[CAD and scene scripts]
—————
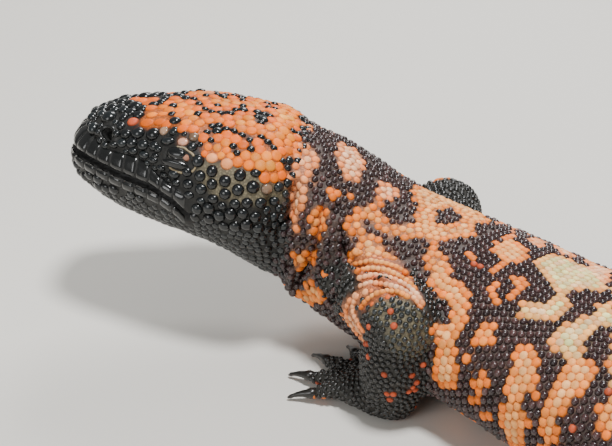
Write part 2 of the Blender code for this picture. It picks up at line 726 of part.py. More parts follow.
def main():
    """Build the whole animal."""
    clear_scene()
    spine = Spine()
    positions = ring_positions()
    make_body(spine, positions)
    Head(spine).make()
    for limb in LIMBS:
        make_limb(spine, positions, limb)


main()
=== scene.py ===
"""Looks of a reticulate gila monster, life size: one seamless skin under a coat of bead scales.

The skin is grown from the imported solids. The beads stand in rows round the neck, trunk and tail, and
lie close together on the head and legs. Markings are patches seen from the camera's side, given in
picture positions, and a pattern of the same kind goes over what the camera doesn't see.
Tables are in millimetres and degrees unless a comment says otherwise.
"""

from __future__ import annotations

import json
import logging
import math
from collections.abc import Callable
from dataclasses import dataclass, field
from enum import IntEnum

import bmesh
import bpy
import numpy as np
from mathutils import Matrix, Vector, noise
from mathutils.bvhtree import BVHTree
from mathutils.kdtree import KDTree

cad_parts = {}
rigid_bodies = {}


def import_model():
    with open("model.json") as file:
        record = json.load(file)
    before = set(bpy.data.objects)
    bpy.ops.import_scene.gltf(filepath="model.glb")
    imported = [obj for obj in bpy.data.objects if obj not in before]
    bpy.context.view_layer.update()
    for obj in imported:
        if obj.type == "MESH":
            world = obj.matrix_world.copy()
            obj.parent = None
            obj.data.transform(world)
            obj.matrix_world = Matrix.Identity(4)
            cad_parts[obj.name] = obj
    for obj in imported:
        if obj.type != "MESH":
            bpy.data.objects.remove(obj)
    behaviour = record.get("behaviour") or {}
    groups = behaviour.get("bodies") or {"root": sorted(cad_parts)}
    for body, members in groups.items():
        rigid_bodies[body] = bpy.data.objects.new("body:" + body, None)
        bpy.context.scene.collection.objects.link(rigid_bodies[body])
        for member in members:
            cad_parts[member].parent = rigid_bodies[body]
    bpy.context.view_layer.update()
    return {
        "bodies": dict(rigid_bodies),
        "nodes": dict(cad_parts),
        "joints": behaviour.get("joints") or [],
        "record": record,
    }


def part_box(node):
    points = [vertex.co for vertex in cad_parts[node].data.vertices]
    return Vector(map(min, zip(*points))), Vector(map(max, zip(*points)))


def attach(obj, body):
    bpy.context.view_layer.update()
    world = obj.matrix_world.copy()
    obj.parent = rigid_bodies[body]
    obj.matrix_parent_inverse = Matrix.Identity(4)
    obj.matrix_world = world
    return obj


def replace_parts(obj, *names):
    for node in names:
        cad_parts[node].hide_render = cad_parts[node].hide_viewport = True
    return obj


log = logging.getLogger("gila_monster")

MM = 0.001
SEED = 7
BODY = "root"
SIDES = ((1, "left"), (-1, "right"))
BUMP_DEPTH = 0.0002
TUBE_SIDES = 8

# The line of the body, as the solids have it: position from the neck joint, then heading, height,
# lean and roll
SPINE_LENGTH = 384.0
NECK_START = 5.0
BELLY_REST = 118.0
HEADINGS = (
    (0.0, 11.5), (6.0, 12.5), (18.0, 24.0), (38.0, 37.0), (70.0, 43.0), (112.0, 42.0), (160.0, 26.0),
    (205.0, 6.0), (240.0, -8.0), (290.0, -24.0), (340.0, -44.0), (SPINE_LENGTH, -62.0),
)
HEIGHTS = (
    (0.0, 46.0), (7.0, 45.4), (13.0, 42.6), (22.0, 36.0), (34.0, 29.6), (48.0, 26.2), (66.0, 24.0),
    (92.0, 22.2), (120.0, 21.2), (160.0, 20.6), (196.0, 18.4), (232.0, 15.4), (280.0, 13.4),
    (330.0, 10.4), (366.0, 7.0), (SPINE_LENGTH, 4.2),
)
PITCHES = (
    (0.0, 5.35), (5.0, 5.35), (12.0, 13.0), (20.0, 23.0), (28.0, 25.0), (40.0, 18.0), (54.0, 10.0),
    (80.0, 4.0), (120.0, 0.0), (SPINE_LENGTH, 0.0),
)
ROLLS = ((0.0, 9.0), (12.0, 8.0), (40.0, 0.0), (SPINE_LENGTH, 0.0))

# Head, forward and up from the neck joint
MOUTH_LINE = (
    (-2.0, -14.0), (18.0, -9.6), (25.5, -7.0), (29.0, -4.2), (36.0, -1.9), (46.0, -1.1), (58.0, 0.4),
    (72.0, 1.6),
)
LIP_GROOVE_LINE = (
    (24.0, -0.6), (27.3, 0.2), (33.3, 2.2), (42.4, 5.6), (51.9, 5.2), (61.1, 8.2), (70.0, 9.0),
)
MOUTH_CORNER = 25.0
EAR_PLACE = (3.2, 1.5)
NOSTRIL_PLACE = (52.6, 8.2)
NOSTRIL_SIZE = 1.55


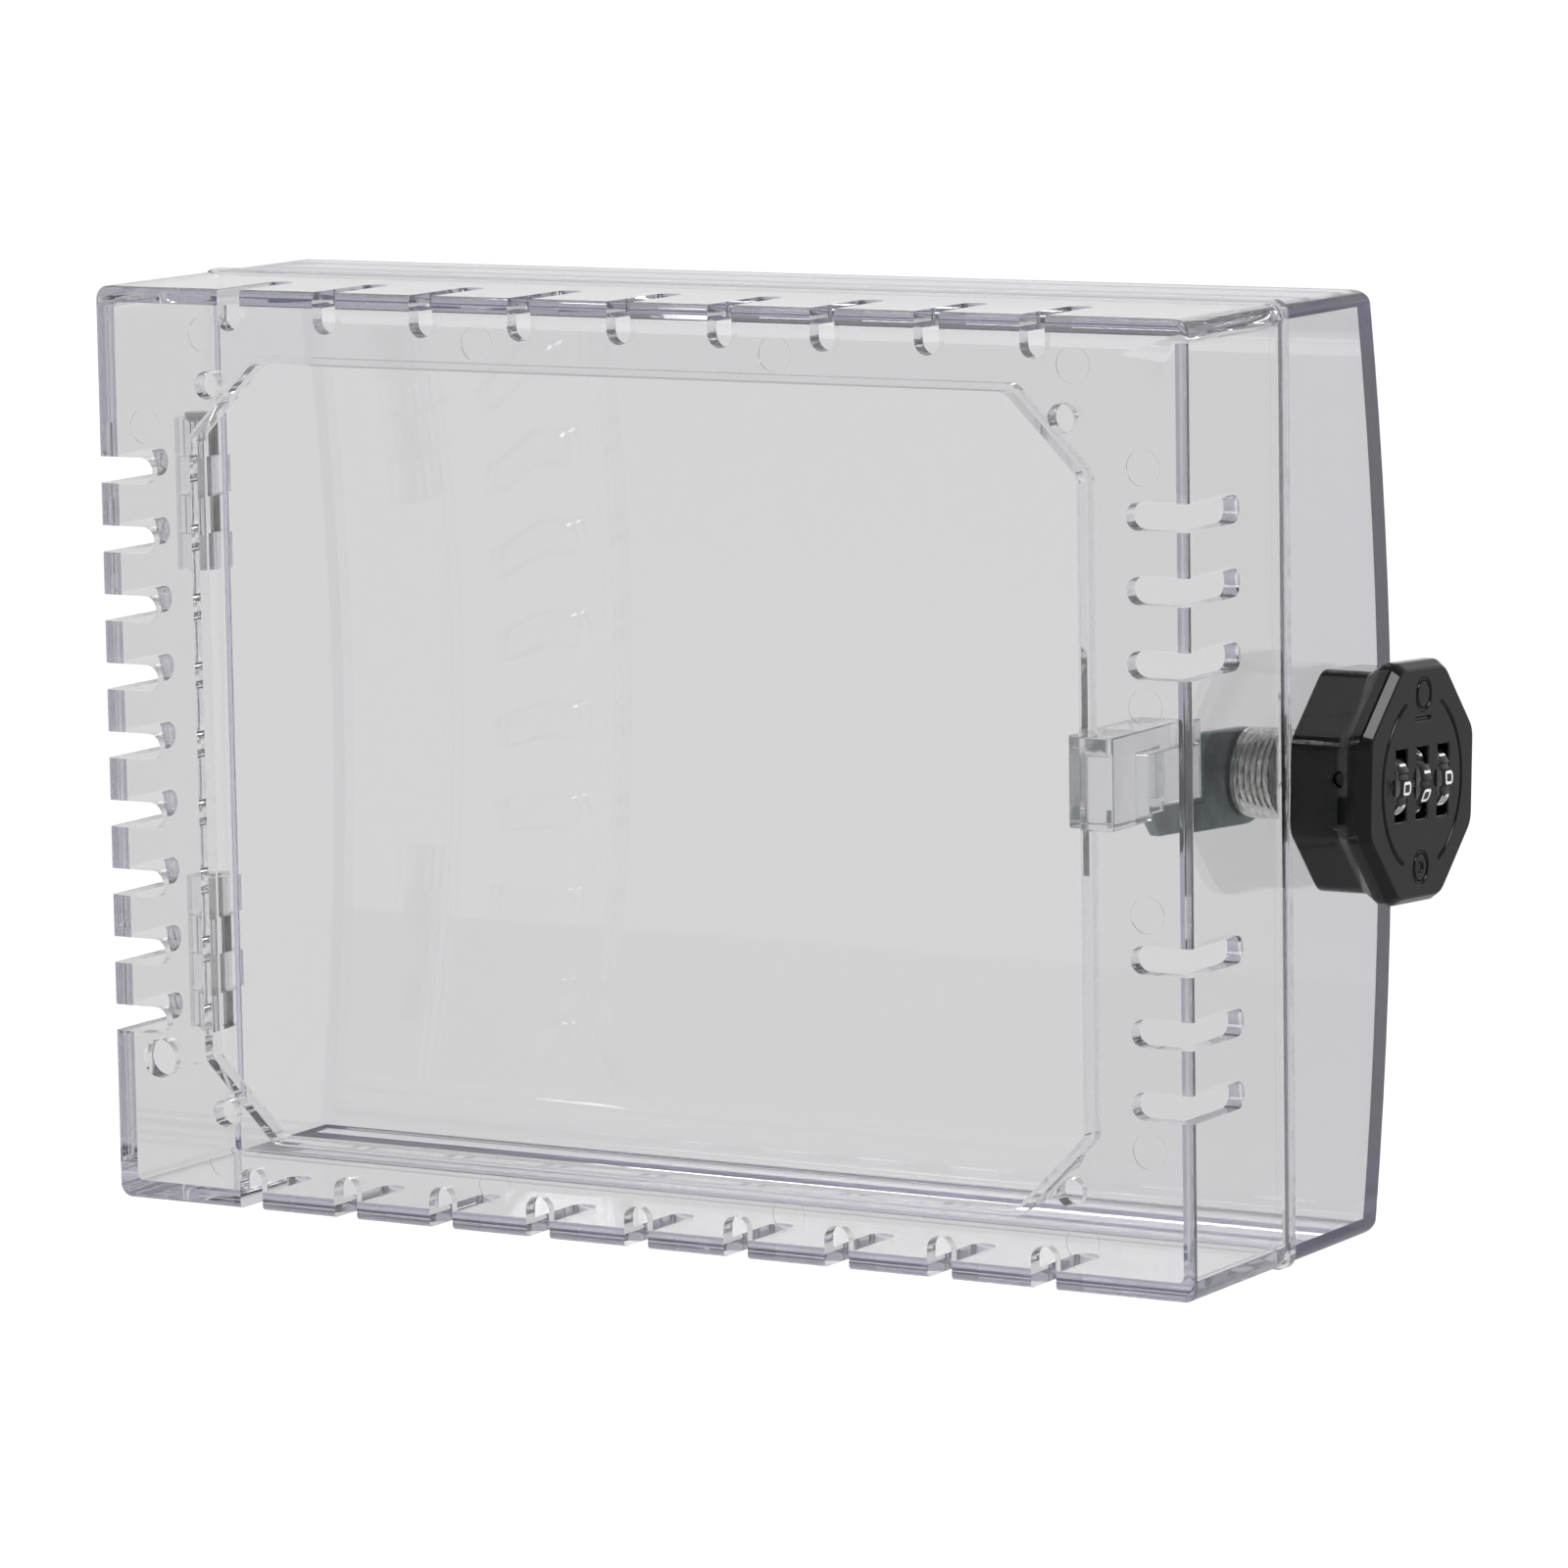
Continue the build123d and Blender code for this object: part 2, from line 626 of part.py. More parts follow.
# Front of the knob with the three windows
with BuildPart() as knob_bezel:
    with BuildSketch(lock_plane(knob_ring_end)):
        add(octagon(ring_apothem, knob_corner))
    extrude(amount=knob_split - knob_ring_end)
    with BuildSketch(lock_plane(knob_face)):
        add(octagon(face_apothem, knob_corner))
    with BuildSketch(lock_plane(knob_ring_end)):
        add(octagon(ring_apothem, knob_corner))
    loft()
    with BuildSketch(lock_plane(knob_inside_face)):
        add(octagon(inside_apothem, cavity_corner))
    extrude(amount=knob_split - knob_inside_face, mode=Mode.SUBTRACT)
    # Locating skirt inside the sleeve
    with BuildSketch(lock_plane(knob_split)):
        add(octagon(cavity_apothem, cavity_corner))
        add(octagon(inside_apothem, cavity_corner), mode=Mode.SUBTRACT)
    extrude(amount=skirt_length)
    # Two engraved arcs beside the windows, a ring below them and a ring with a bar above
    with BuildSketch(lock_plane(knob_face)):
        for side in (0, 180):
            with BuildLine():
                CenterArc((0, 0), arc_radius, side - arc_half_angle, 2 * arc_half_angle)
                offset(amount=arc_line / 2, side=Side.BOTH)
            make_face()
        with Locations((0, -sign_height), (0, sign_height + sign_line)):
            Circle(sign_radius)
            Circle(sign_radius - sign_line, mode=Mode.SUBTRACT)
        with Locations((0, -sign_height)):
            Circle(sign_radius / 3)
        with Locations((0, sign_height - sign_radius - sign_line)):
            Rectangle(2 * sign_radius, sign_line)
        # Pointer to the line where the digits are read
        with BuildLine():
            Polyline(
                (pointer_tip, 0), (pointer_base, pointer_half), (pointer_base, -pointer_half), close=True
            )
        make_face()
    extrude(amount=engraving_depth, mode=Mode.SUBTRACT)
    # Ribs that carry the dial axle
    for side in (-1, 1):
        with BuildSketch(lock_plane(knob_inside_face)):
            with Locations((side * (rib_inner + rib_outer) / 2, (rib_low + rib_high) / 2)):
                Rectangle(rib_outer - rib_inner, rib_high - rib_low)
        extrude(amount=rib_length)
        # Bosses for the screws of the back plate
        with BuildSketch(lock_plane(knob_inside_face)):
            with Locations((side * boss_y, boss_z)):
                Circle(boss_radius)
        extrude(amount=spindle_flange_front - knob_inside_face)
        with BuildSketch(lock_plane(spindle_flange_front - knob_screw_length - 1)):
            with Locations((side * boss_y, boss_z)):
                Circle(knob_screw_radius)
        extrude(amount=knob_screw_length + 2, mode=Mode.SUBTRACT)
    with BuildSketch(dial_plane(20)):
        Circle(axle_radius)
        with Locations((4, 0)):
            Rectangle(8, 2 * axle_radius)
    extrude(amount=40, mode=Mode.SUBTRACT)
    # Clearance for the sleeves behind the front wall
    with BuildSketch(dial_plane(rib_inner)):
        Circle(sleeve_radius + dial_relief)
    extrude(amount=2 * rib_inner, mode=Mode.SUBTRACT)
    # Windows with round clearance for the dials
    for offset in dial_offsets:
        with BuildSketch(lock_plane(knob_face - 1)):
            with Locations((offset, 0)):
                Rectangle(window_width, window_height)
        extrude(amount=knob_inside_face - knob_face + 1, mode=Mode.SUBTRACT)
        with BuildSketch(dial_plane(offset + window_width / 2)):
            Circle(dial_radius + dial_relief)
        extrude(amount=window_width, mode=Mode.SUBTRACT)

# Plate that closes the knob towards the wall of the cover
with BuildPart() as knob_back:
    with BuildSketch(lock_plane(spindle_flange_front)):
        add(octagon(cavity_apothem, cavity_corner))
        Rectangle(drive_square, drive_square, mode=Mode.SUBTRACT)
        with Locations((boss_y, boss_z), (-boss_y, boss_z)):
            Circle(knob_screw_radius + 0.2, mode=Mode.SUBTRACT)
    extrude(amount=back_plate_thick)
    with BuildSketch(lock_plane(knob_rear - knob_screw_sunk)):
        with Locations((boss_y, boss_z), (-boss_y, boss_z)):
            Circle(knob_screw_head + 0.2)
    extrude(amount=knob_screw_sunk + 1, mode=Mode.SUBTRACT)


# Screw that holds the back plate, at one side of the knob
def build_knob_screw(side):
    tip = spindle_flange_front - knob_screw_length
    with BuildPart() as screw:
        with BuildSketch(lock_plane(knob_rear - knob_screw_sunk)):
            with Locations((side * boss_y, boss_z)):
                Circle(knob_screw_head)
        extrude(amount=knob_screw_head_thick)
        with BuildSketch(lock_plane(tip)):
            with Locations((side * boss_y, boss_z)):
                Circle(knob_screw_radius)
        extrude(amount=knob_rear - knob_screw_sunk - tip)
    return screw.part


with BuildPart() as knob_screw_left:
    add(build_knob_screw(1))

with BuildPart() as knob_screw_right:
    add(build_knob_screw(-1))

# Axle of the dials
with BuildPart() as dial_axle:
    with BuildSketch(dial_plane(rib_outer)):
        Circle(axle_radius)
    extrude(amount=2 * rib_outer)

# Lock bar above the sleeves, one tooth for each dial
tooth_low = sleeve_radius + 0.5
bar_height = 1.4
with BuildPart() as lock_bar:
    with BuildSketch(lock_plane(bar_start)):
        with Locations((0, rib_high + bar_height / 2)):
            Rectangle(2 * bar_half, bar_height)
        for offset in dial_offsets:
            with Locations((offset + 3.0, (tooth_low + rib_high + 0.5) / 2)):
                Rectangle(1.0, rib_high + 0.5 - tooth_low)
    extrude(amount=2.0)

# Bowed leaf that presses on the lock bar
leaf_thick = 0.4
leaf_low = rib_high + bar_height
leaf_half = 7.0
leaf_high = inside_apothem - 0.1
with BuildPart() as lock_bar_spring:
    with BuildSketch(lock_plane(bar_start + 0.2)):
        with BuildLine():
            leaf_foot = leaf_half - leaf_thick
            ThreePointArc((-leaf_half, leaf_low), (0, leaf_high), (leaf_half, leaf_low))
            Line((leaf_half, leaf_low), (leaf_foot, leaf_low))
            ThreePointArc((leaf_foot, leaf_low), (0, leaf_high - leaf_thick), (-leaf_foot, leaf_low))
            Line((-leaf_foot, leaf_low), (-leaf_half, leaf_low))
        make_face()
    extrude(amount=1.6)

# Comb of three leaf fingers under the dials
comb_length = 5.2
comb_gap = 3.8
comb_thick = 0.5
with BuildPart() as detent_spring:
    with BuildSketch(Plane.XY.offset(lock_z + rib_low - comb_thick)):
        with Locations((bar_start + comb_length / 2, lock_y)):
            Rectangle(comb_length, 2 * bar_half)
        for offset in (-dial_pitch / 2, dial_pitch / 2):
            with Locations((bar_start + comb_gap / 2, lock_y + offset)):
                Rectangle(comb_gap, 1.4, mode=Mode.SUBTRACT)
    extrude(amount=comb_thick)


# One dial wheel with ten grip grooves between the digits
def dial_section():
    with BuildSketch() as section:
        Circle(dial_radius)
        Circle(sleeve_radius, mode=Mode.SUBTRACT)
        with PolarLocations(dial_radius, dial_digits, start_angle=18):
            Rectangle(2 * groove_depth, groove_width, mode=Mode.SUBTRACT)
        with Locations((sleeve_radius, 0)):
            Rectangle(2 * key_depth, key_width, mode=Mode.SUBTRACT)
    return section.sketch


# Sleeve inside a dial, with a key and the gate for the lock bar
def sleeve_section(with_key):
    with BuildSketch() as section:
        Circle(sleeve_radius)
        if with_key:
            with Locations((sleeve_radius, 0)):
                Rectangle(2 * key_depth, key_width)
        Circle(axle_radius + axle_clearance, mode=Mode.SUBTRACT)
    return section.sketch


with BuildPart() as dial_1:
    with BuildSketch(dial_plane(dial_offsets[0] + dial_width / 2)):
        add(dial_section())
    extrude(amount=dial_width)

with BuildPart() as dial_2:
    with BuildSketch(dial_plane(dial_offsets[1] + dial_width / 2)):
        add(dial_section())
    extrude(amount=dial_width)

with BuildPart() as dial_3:
    with BuildSketch(dial_plane(dial_offsets[2] + dial_width / 2)):
        add(dial_section())
    extrude(amount=dial_width)


# Sleeve solid for one dial position
def build_sleeve(offset):
    with BuildPart() as sleeve:
        with BuildSketch(dial_plane(offset + sleeve_half_length)):
            add(sleeve_section(False))
        extrude(amount=2 * sleeve_half_length)
        with BuildSketch(dial_plane(offset + dial_width / 2)):
            add(sleeve_section(True))
        extrude(amount=dial_width)
        # Gate in the rim beside the dial
        with BuildSketch(dial_plane(offset + sleeve_half_length)):
            with Locations((-sleeve_radius, 0)):
                Rectangle(2 * gate_depth, gate_width)
        extrude(amount=sleeve_half_length - dial_width / 2, mode=Mode.SUBTRACT)
    return sleeve.part


with BuildPart() as dial_sleeve_1:
    add(build_sleeve(dial_offsets[0]))

with BuildPart() as dial_sleeve_2:
    add(build_sleeve(dial_offsets[1]))

with BuildPart() as dial_sleeve_3:
    add(build_sleeve(dial_offsets[2]))

# Recessed pin that is pushed to set a new combination
with BuildPart() as reset_pin:
    with BuildSketch(reset_plane(lock_y + cavity_apothem - 0.7)):
        Circle(1.5)
    extrude(amount=0.6)
    with BuildSketch(reset_plane(lock_y + cavity_apothem - 0.7)):
        Circle(reset_hole - 0.1)
    extrude(amount=2.5)

pieces = {
    "base_tray": base_tray,
    "latch_keeper": latch_keeper,
    "hinge_pin_upper": hinge_pin_upper,
    "hinge_pin_lower": hinge_pin_lower,
    "cover_shell": cover_shell,
    "lock_barrel": lock_barrel,
    "retaining_washer": retaining_washer,
    "spindle": spindle,
    "cam_plate": cam_plate,
    "cam_washer": cam_washer,
    "cam_screw": cam_screw,
    "knob_body": knob_body,
    "knob_bezel": knob_bezel,
    "knob_back": knob_back,
    "knob_screw_left": knob_screw_left,
    "knob_screw_right": knob_screw_right,
    "dial_axle": dial_axle,
    "lock_bar": lock_bar,
    "lock_bar_spring": lock_bar_spring,
    "detent_spring": detent_spring,
    "dial_1": dial_1,
    "dial_2": dial_2,
    "dial_3": dial_3,
    "dial_sleeve_1": dial_sleeve_1,
    "dial_sleeve_2": dial_sleeve_2,
    "dial_sleeve_3": dial_sleeve_3,
    "reset_pin": reset_pin,
}

# The knob and all that turns with it stand a few degrees past level at rest
box_pieces = [base_tray, latch_keeper, hinge_pin_upper, hinge_pin_lower]
box_pieces += [cover_shell, lock_barrel, retaining_washer]
lock_axis = Axis((0, lock_y, lock_z), (1, 0, 0))
for name, piece in pieces.items():
    solid = piece.part if piece in box_pieces else piece.part.rotate(lock_axis, rest_turn)
    solid.label = name
    export_step(solid, "parts/" + name + ".step")
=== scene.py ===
# %% [markdown]
# # Thermostat lock box
#
# A clear guard box that is screwed to a wall over a thermostat. The CAD model holds every solid at
# its real size. This lesson loads it as a fixed frame and gives it the looks: clear plastic with the
# faint blue of thick edges, a black moulded knob with printed dials, and bright turned metal.

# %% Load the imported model
import json
import math
import bmesh
import bpy
import numpy as np
from mathutils import Matrix, Vector


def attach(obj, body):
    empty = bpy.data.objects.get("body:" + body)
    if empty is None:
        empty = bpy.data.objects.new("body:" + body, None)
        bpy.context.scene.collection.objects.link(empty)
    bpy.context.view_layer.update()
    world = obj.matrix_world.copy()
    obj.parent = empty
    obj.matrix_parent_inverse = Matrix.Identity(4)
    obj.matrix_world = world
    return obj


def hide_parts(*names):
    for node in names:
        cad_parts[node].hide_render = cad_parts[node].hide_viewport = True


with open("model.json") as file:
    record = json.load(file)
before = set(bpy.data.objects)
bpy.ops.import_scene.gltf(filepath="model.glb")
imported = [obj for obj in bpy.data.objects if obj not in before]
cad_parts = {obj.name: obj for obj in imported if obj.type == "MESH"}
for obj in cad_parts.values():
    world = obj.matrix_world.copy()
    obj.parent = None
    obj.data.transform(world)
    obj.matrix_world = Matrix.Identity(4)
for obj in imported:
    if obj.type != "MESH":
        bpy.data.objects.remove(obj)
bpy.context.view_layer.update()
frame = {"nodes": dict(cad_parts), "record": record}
nodes = frame["nodes"]
record = frame["record"]
scene = bpy.context.scene
MM = 0.001
body_of = {node: body for body, members in record["behaviour"]["bodies"].items() for node in members}
joint_place = {row["name"]: row["pos_m"] for row in record["behaviour"]["joints"] if "pos_m" in row}
print("nodes:", len(nodes), "bodies:", len(set(body_of.values())))

# %% [markdown]
# ## Camera
#
# The photograph looks at the back of the box, from the lock side and a little from above, with a
# long lens that keeps the sides almost parallel. The place and turn come from fitting the corners of
# the box, so the camera is set from a position, three angles and a focal length, with no shift.

# %% Camera
CAMERA_PLACE = (-0.721856, 1.165790, 0.192685)
CAMERA_TURN = (81.9444, 0.94695, -149.4994)
CAMERA_LENS = 184.115

camera_data = bpy.data.cameras.new("photo_camera")
camera_data.lens = CAMERA_LENS
camera_data.sensor_width = 36.0
camera_data.clip_start = 0.01
camera_data.clip_end = 200.0
camera = bpy.data.objects.new("photo_camera", camera_data)
camera.location = CAMERA_PLACE
camera.rotation_euler = [math.radians(a) for a in CAMERA_TURN]
scene.collection.objects.link(camera)
scene.camera = camera
print("lens:", CAMERA_LENS, "mm")

# %% [markdown]
# ## Room
#
# Clear plastic shows nothing of its own: it shows what is behind it and what it mirrors. So the room
# matters more than the shader. The camera sees a white page. Rays that have been through plastic or
# were mirrored meet darker pages of their own, as a photographer's grey cards would be, because that
# is what makes a colourless box readable on white and keeps the black knob black. These pages are
# darker overhead and behind the camera than along the horizon, so each face of the box gets a tone of
# its own.


# %% Shader helpers
def feed(tree, socket, value):
    """Puts a number on a socket, or links it where value is another socket."""
    if isinstance(value, (int, float)):
        socket.default_value = value
    else:
        tree.links.new(value, socket)


def math_node(tree, operation, *values):
    """One Math node on two or three values, each a number or a socket."""
    node = tree.nodes.new("ShaderNodeMath")
    node.operation = operation
    for socket, value in zip(node.inputs, values):
        feed(tree, socket, value)
    return node.outputs[0]


def lit_page(tree, kind, strength):
    """A flat light, as a background or as an emission. strength is a number or a socket."""
    page = tree.nodes.new(kind)
    page.inputs["Color"].default_value = (1, 1, 1, 1)
    feed(tree, page.inputs["Strength"], strength)
    return page.outputs[0]


def spread(tree, value, limits, at_low, at_high):
    """Straight change from at_low to at_high while value goes through its limits, held outside them."""
    node = tree.nodes.new("ShaderNodeMapRange")
    for socket, number in zip(node.inputs, (value, *limits, at_low, at_high)):
        feed(tree, socket, number)
    return node.outputs[0]


def choose(tree, factor, first, second):
    """The first shader where factor is 0 and the second where it is 1."""
    mix = tree.nodes.new("ShaderNodeMixShader")
    for socket, value in zip(mix.inputs, (factor, first, second)):
        feed(tree, socket, value)
    return mix.outputs[0]


# %% Pages
# A ray's direction has three parts from -1 to 1. A graded page goes from its horizon value to its
# overhead value while Z runs through GRADE_HEIGHTS, and down to the share BEHIND_CAMERA of that while
# Y runs through GRADE_DEPTHS.
GRADE_HEIGHTS = (0.1, 0.85)
GRADE_DEPTHS = (-0.4, 0.6)
BEHIND_CAMERA = 0.45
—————
Work required –
The line with "make_body(spine, positions)" marks the start and the line with "from __future__ import annotations" marks the end; transcribe every line in that stretch, unchanged.

Solution for this exercise –
    make_body(spine, positions)
    Head(spine).make()
    for limb in LIMBS:
        make_limb(spine, positions, limb)


main()
=== scene.py ===
"""Looks of a reticulate gila monster, life size: one seamless skin under a coat of bead scales.

The skin is grown from the imported solids. The beads stand in rows round the neck, trunk and tail, and
lie close together on the head and legs. Markings are patches seen from the camera's side, given in
picture positions, and a pattern of the same kind goes over what the camera doesn't see.
Tables are in millimetres and degrees unless a comment says otherwise.
"""

from __future__ import annotations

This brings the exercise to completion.